А пока - нулевые годы. Состояние оцепенения уже проросло, укоренилось, и политический страх органично вписался в местный менталитет. В конце концов, не стоит просить многого от страны, пережившей Советский Союз. Ее не трудно подавить - она привыкла. Политические разговоры исчезали с улиц городов, а шепот перешел не только в голос, но и в мысли. Хотя тогда все еще можно было зайти в офис БНФ на Машерова, 8 и услышать свежий анекдот про Л. Можно было зайти в университет и увидеть, как в фойе сидят девушки с гитарой и в окружении других студентов поют "Паветраны шар" (Господи, неужели все это было когда-то?). А еще можно было приехать в заброшенный дом неподалеку от площади Бангалор и попасть на закрытый показ пьес Белорусского свободного театра.
Помню, как мы приехали туда поздно вечером. Было уже темно, атмосфера казалась таинственной и слегка напряженной. Впускали по фамилиям, вписанным в какой-то загадочный список. Мы зашли последними и сели на край длинной скамейки, стоявшей в просторной и очень тихой комнате. Перед началом к нам вышел Халезин и сказал, что не может гарантировать того, что всех нас сегодня не арестуют - несмотря на присутствовавших в зале журналистов и британских актеров. Что ж, неплохо. Те самые слова ободрения, которых мы так ждали.

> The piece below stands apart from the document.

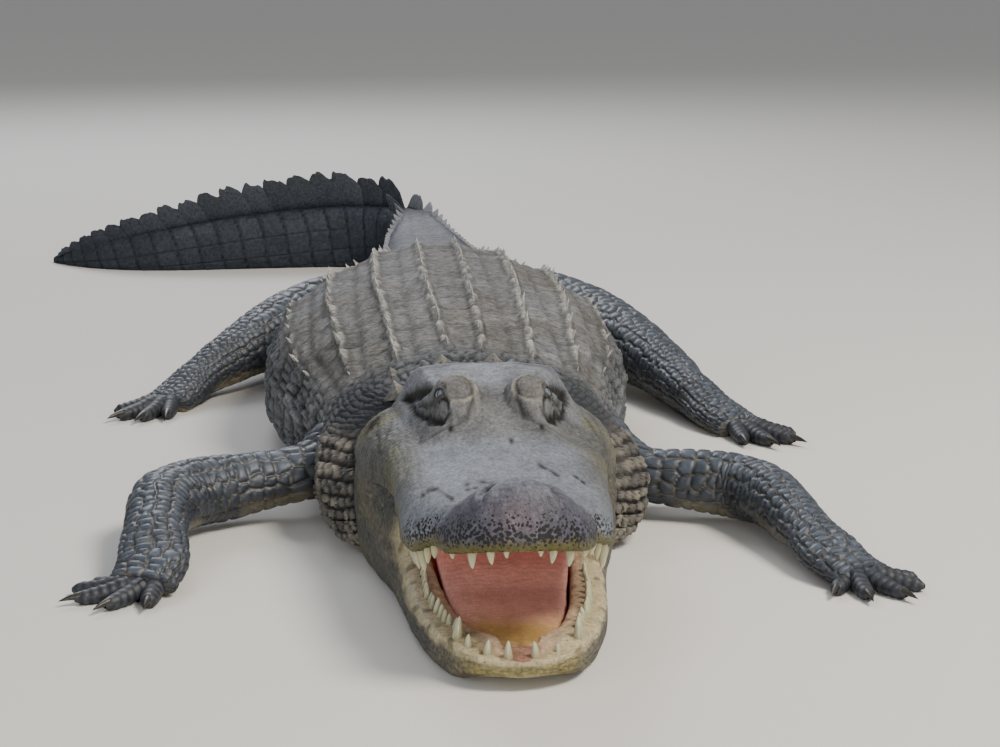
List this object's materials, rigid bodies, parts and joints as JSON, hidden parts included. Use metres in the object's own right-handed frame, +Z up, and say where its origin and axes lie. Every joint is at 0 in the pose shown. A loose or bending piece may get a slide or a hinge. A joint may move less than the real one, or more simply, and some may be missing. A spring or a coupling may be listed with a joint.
{
  "type": "american alligator, still life-size model",
  "caption": "Adult alligator lying on its belly, mouth open, legs spread and tail swung to one side; a still life-size model.",
  "frame": {"origin": "on the ground under the middle of the model's box", "axes": "+Z up, -Y the way the animal faces, +X its left side"},
  "size_m": [1.2038, 2.5784, 0.2334],
  "materials": {
    "head_hide": "fine-grained blue-grey hide, satin",
    "jaw_hide": "cream and olive mottled lip hide, satin",
    "body_hide": "dry keeled grey-tan hide, matt",
    "tail_hide": "near-black scaled hide, satin",
    "limb_hide": "slate scaled hide with pale seams, satin",
    "mouth_flesh": "moist pink mouth lining and tongue",
    "tooth": "off-white tooth enamel, gloss",
    "claw": "dark horn claw, satin",
    "scute": "horny keeled plate, worn pale at the keel",
    "eye": "wet dark eye under a clear cornea"
  },
  "bodies": {
    "root": {"head": "head_hide", "lower_jaw": "jaw_hide", "tongue": "mouth_flesh", "eye_left": "eye", "eye_right": "eye", "neck": "body_hide", "torso": "body_hide", "tail_1": "tail_hide", "tail_2": "tail_hide", "tail_3": "tail_hide", "tail_4": "tail_hide", "tail_5": "tail_hide", "tail_6": "tail_hide", "arm_upper_left": "limb_hide", "forearm_left": "limb_hide", "hand_left": "limb_hide", "arm_upper_right": "limb_hide", "forearm_right": "limb_hide", "hand_right": "limb_hide", "thigh_left": "limb_hide", "shank_left": "limb_hide", "foot_left": "limb_hide", "thigh_right": "limb_hide", "shank_right": "limb_hide", "foot_right": "limb_hide"}
  },
  "joints": []
}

Скажу сразу: Белорусский свободный театр поражал и восхищал меня скорее не своей художественностью, а силой подачи (далеко не одно и то же). И первая постановка в тот вечер совершенно сбивала с ног. Она рассказывала про похищения людей в Беларуси. Да, разумеется, мы обо всем этом уже знали, однако вещь была такой безоговорочной мощи и силы проникновения, что появление людей в масках представлялось неизбежным. Однако обошлось. Я шел домой оглушенный и долго еще пытался осознать все то, что увидел и услышал в этот вечер. Нет, пьеса мне не понравилась, но ведь они и не пытались понравиться. Они всего-навсего хотели остаться в моей памяти, и это им удалось. Для этого не понадобились даже отряды специального назначения, везущие нас в милицейский участок.

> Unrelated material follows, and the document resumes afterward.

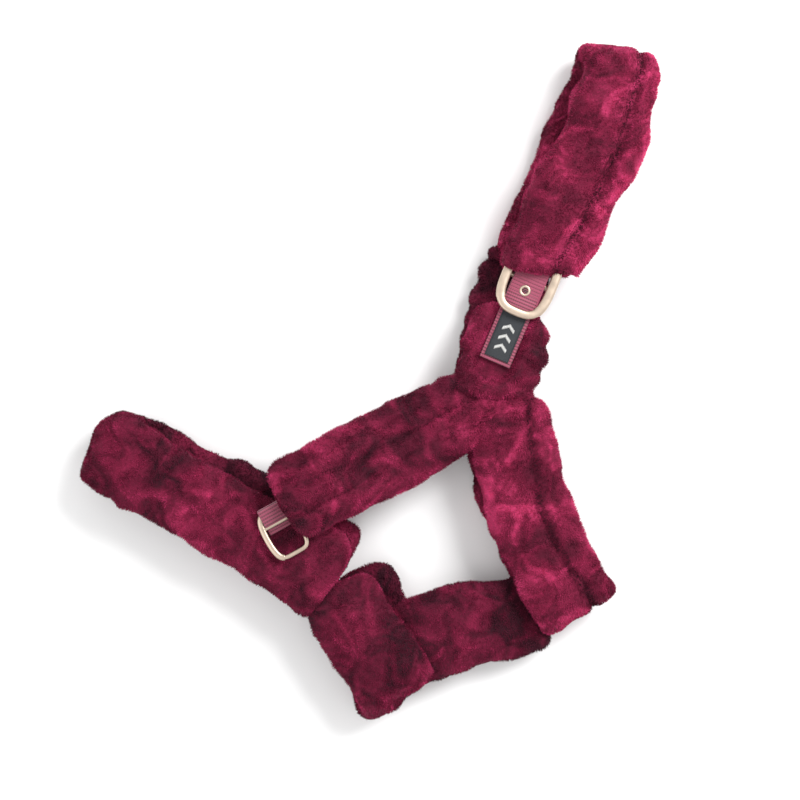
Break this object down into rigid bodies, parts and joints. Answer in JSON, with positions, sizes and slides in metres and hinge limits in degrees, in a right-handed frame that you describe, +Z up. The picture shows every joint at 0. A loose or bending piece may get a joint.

А еще это было время, когда мы смеялись. Несмотря на все то, что происходило в стране (а в ней ничего не происходило, кроме экономического застоя, строительства ледовых дворцов и показных новостей с полей), мы находили причины смеяться. Над "стихами Быкова", над Скориной, проживавшим в Питере, над всем тем бредом, что звучал как в живом эфире (было время, когда он еще на боялся живых эфиров), так и в записи. Тогда почему-то на все это еще хватало чувства юмора, и я продолжал вести внутренний диалог с этой властью и пытался ощущать себя частью этой страны. В то время я жил внутри нее, и перед глазами не было еще образа группы отморозков в форме, которые били девушек, а потом гордо писали об этом в социальных сетях. Потому что когда случилась площадь в декабре 2010 года, и произошла циничная провокация, и людей избивали на глазах у родных, мой внутренний диалог с властью и с этой страной наконец оборвался.